Owing to this feature, we might favor a rank-based alternative to the usual F test in ANOVA. This is implemented as follows:

# test for a difference in AAM length by location
kruskal.test(aam.length ~ location, data = mussels)


    Kruskal-Wallis rank sum test

data:  aam.length by location
Kruskal-Wallis chi-squared = 16.405, df = 4, p-value = 0.002521

Your turn

Using the census data, test whether personal incomes differ by race. Interpret your result in context.

Solution

# test for a difference in income distributions by race
kruskal.test(total_personal_income ~ race_general, data = census)


    Kruskal-Wallis rank sum test

data:  total_personal_income by race_general
Kruskal-Wallis chi-squared = 24.063, df = 7, p-value = 0.001111

The data provide evidence that personal income differs by race (Kruskal-Wallis test, p = 0.0011).
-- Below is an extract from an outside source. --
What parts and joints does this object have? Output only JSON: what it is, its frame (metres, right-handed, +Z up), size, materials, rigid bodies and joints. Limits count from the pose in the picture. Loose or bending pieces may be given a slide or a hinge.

As an aside, note that the parametric test does not support the conclusion that incomes differ by race.

# compare with parametric alternative
aov(total_personal_income ~ race_general, data = census) |> summary()

              Df    Sum Sq   Mean Sq F value Pr(>F)  
race_general   7 2.960e+10 4.228e+09   1.967 0.0586 .
Residuals    369 7.933e+11 2.150e+09                 
---
Signif. codes:  0 '***' 0.001 '**' 0.01 '*' 0.05 '.' 0.1 ' ' 1

The reason for this is that income distributions are right-skewed and heavy-tailed.

# boxplot of income distribution by race
par(mar = c(4, 15, 1, 1))
boxplot(total_personal_income ~ race_general, data = census, 
        horizontal = T, las = 1, ylab = NULL)

It’s worth noting that if this were a proper analysis, the racial groups would need to be recoded to address some issues in the current categorizations. For example, the data include only one individual identified as Japanese. For another example, it’s not clear how to interpret the biracial group in the analysis relative to the other categories, since they are presumably not mutually exclusive.